What a good property manager should actually do
Landlords should not hire managers just to pass off phone calls. They should hire them to improve control.
That means marketing vacant units aggressively, screening tenants carefully, collecting rent on time, documenting move-ins and move-outs, coordinating maintenance without inflated surprises, handling resident communication professionally, and keeping clear financial records. It also means supporting compliance and responding to emergencies without making the owner chase updates.
For vacation rentals or mixed portfolios, the value can be even higher. Guest turnover, scheduling, cleaning coordination, pricing adjustments, and after-hours issues create a pace that many owners cannot maintain on their own. The same goes for commercial properties with lease complexity or tenant improvement questions.
A manager should make the property run more predictably, not make the owner wonder what is happening.
When should landlords hire managers for growth?
If you plan to buy more property, the answer is often sooner than you think. Growth exposes weak systems. What feels manageable at one property can become disorganized fast when you add another neighborhood, another tenant profile, or another maintenance schedule.
Professional management can give investors a platform to grow on. Instead of rebuilding your process every time you acquire a property, you plug into leasing, maintenance, reporting, and resident communication that already works.

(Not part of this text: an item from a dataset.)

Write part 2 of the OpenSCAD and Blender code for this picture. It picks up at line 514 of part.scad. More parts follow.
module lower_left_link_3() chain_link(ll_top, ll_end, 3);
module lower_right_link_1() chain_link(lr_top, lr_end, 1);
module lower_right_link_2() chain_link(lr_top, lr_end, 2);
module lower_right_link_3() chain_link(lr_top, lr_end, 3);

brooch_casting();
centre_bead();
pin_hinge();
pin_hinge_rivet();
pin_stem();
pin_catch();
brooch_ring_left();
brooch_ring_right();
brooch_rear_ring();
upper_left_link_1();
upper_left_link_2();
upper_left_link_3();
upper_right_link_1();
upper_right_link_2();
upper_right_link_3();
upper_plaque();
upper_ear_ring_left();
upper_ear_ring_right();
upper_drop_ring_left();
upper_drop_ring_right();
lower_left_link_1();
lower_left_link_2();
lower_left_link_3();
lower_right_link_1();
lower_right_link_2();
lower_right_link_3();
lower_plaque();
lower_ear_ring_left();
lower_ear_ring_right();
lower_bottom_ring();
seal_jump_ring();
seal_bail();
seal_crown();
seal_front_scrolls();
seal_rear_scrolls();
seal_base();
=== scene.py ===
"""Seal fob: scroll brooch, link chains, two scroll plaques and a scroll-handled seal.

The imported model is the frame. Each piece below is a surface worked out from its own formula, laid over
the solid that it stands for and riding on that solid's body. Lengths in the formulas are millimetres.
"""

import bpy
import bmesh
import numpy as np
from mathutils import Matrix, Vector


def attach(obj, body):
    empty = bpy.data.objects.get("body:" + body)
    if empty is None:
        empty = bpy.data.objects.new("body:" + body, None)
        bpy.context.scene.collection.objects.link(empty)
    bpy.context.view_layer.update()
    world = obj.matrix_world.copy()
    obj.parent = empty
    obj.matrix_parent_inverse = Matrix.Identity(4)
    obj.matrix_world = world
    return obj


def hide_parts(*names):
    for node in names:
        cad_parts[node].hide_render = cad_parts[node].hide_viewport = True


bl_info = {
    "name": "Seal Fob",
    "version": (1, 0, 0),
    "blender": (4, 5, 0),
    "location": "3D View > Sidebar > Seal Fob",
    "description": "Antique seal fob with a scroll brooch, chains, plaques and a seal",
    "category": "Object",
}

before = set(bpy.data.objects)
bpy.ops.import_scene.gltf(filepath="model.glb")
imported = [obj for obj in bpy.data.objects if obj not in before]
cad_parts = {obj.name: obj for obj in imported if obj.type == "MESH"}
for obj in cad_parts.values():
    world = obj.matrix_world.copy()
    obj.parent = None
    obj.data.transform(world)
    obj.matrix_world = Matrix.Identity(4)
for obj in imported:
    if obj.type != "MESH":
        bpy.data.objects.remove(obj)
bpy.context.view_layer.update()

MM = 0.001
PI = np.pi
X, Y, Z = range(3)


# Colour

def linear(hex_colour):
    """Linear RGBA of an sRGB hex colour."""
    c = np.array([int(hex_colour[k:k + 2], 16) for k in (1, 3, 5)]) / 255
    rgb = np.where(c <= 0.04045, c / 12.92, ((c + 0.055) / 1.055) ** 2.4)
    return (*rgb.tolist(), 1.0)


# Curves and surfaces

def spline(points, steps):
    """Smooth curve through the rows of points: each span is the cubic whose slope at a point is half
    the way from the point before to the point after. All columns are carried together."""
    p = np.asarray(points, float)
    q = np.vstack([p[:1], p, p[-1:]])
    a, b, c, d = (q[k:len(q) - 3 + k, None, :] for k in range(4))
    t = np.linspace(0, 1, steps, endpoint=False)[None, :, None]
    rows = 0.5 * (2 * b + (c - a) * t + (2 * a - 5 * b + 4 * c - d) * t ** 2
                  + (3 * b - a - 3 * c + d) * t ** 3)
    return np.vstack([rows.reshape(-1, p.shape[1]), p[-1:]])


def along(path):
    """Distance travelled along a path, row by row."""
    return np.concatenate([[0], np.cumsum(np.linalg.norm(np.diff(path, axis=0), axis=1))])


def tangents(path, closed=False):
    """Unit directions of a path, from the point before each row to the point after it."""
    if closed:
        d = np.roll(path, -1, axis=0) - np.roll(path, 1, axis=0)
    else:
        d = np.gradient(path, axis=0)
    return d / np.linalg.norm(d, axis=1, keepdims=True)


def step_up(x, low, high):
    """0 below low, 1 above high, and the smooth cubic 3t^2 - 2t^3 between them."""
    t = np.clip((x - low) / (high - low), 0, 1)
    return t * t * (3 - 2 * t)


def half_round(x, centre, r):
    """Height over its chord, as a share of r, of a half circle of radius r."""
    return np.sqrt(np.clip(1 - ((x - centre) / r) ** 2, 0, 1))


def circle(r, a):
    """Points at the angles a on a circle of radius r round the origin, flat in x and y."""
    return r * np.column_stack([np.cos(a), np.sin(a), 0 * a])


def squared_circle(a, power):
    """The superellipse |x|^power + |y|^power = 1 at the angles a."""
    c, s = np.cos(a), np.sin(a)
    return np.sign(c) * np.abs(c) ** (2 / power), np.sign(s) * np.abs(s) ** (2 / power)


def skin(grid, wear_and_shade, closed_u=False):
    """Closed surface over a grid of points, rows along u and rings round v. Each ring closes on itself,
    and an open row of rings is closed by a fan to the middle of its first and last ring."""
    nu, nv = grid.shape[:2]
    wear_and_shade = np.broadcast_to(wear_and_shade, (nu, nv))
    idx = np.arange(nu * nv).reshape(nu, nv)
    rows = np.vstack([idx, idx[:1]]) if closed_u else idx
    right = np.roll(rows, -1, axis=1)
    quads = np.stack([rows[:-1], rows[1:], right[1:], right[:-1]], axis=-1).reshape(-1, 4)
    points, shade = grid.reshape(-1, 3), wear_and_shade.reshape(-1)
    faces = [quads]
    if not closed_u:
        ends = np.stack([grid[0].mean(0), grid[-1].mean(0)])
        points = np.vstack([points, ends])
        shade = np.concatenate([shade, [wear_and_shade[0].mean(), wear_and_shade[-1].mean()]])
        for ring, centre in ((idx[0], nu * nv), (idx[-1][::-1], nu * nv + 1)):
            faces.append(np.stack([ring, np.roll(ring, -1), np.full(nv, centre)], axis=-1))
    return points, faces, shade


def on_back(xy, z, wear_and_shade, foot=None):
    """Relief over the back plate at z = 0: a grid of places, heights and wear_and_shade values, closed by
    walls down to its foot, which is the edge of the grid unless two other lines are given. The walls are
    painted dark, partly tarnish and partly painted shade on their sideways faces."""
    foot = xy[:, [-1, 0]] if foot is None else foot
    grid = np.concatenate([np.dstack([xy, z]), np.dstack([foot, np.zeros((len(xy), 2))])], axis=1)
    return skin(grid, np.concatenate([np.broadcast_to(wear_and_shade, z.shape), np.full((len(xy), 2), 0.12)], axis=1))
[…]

That is often the difference between owning rentals and building a rental business.
The best time to hire a manager is not necessarily when you are overwhelmed. It is when you can see that your next mistake, next vacancy, or next 2 a.m. call will cost more than handing the work to a team built for it. Smart landlords do not wait until they are burned out. They make the switch when the numbers, the workload, and the risk all point in the same direction.